Research Document - 2003/060
Cod stocks rebuilding and fish bioenergetics : low productivity hypothesis
By Dutil, J.D., Gauthier, J., Lambert, Y., Fréchet, A., Chabot, D.
Abstract
The lack of response of several cod stocks and other species to management regulations expected to promote stock rebuilding is hypothesized to stem from a combined (multiplicative) effect of 3 factors : 1. natural intrinsic productivity is low; 2. natural intrinsic productivity has declined; 3. pressures on production associated with natural and fishing mortality have remained high or have increased relative to these stocks/species rates of production.

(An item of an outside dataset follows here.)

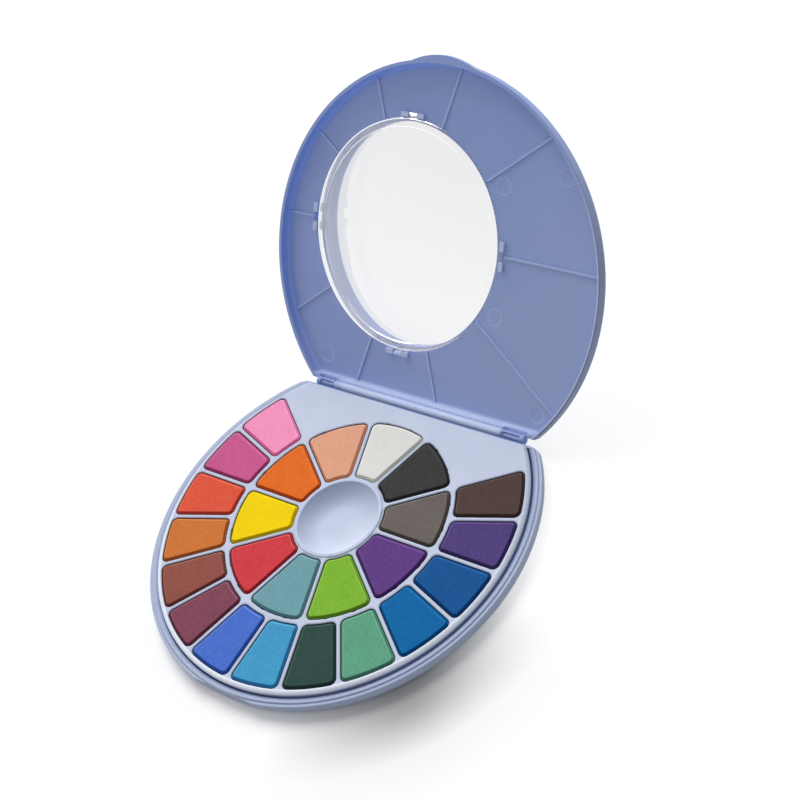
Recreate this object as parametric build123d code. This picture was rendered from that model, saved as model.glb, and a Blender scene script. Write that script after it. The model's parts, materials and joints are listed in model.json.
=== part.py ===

Annual production per capita and per unit biomass varies among stocks, with northerly distributed stocks or stocks inhabiting cold and sometimes hypoxic environments being notably less productive than other stocks. Cod in less productive stocks grow slowly, recruit at an older age, become sexually mature at a later age and a smaller size and produce fewer eggs. Fish condition is on average lower and varies much more in these stocks compared to other stocks. Environmental conditions have changed progressively after the mid '80s with conditions during the moratorium not favorable to cod production in northern areas of the western North Atlantic. Fish stocks in these areas have thus become less productive and hence less resilient, i.e., less able to resist and respond to perturbations, whether man-made or environmental. There are several recent indications that individual performance has improved, but fishing pressure has not been relaxed sufficiently to offset increased predation pressures and low productivity associated with limiting environmental conditions. These stocks are unable to produce new biomass fast and as a result stock rebuilding is expected to take much longer than would be predicted for other stocks living in more favorable environments, particularly if exploited under enduring adverse environmental conditions. Strengths and weaknesses of this hypothesis are discussed.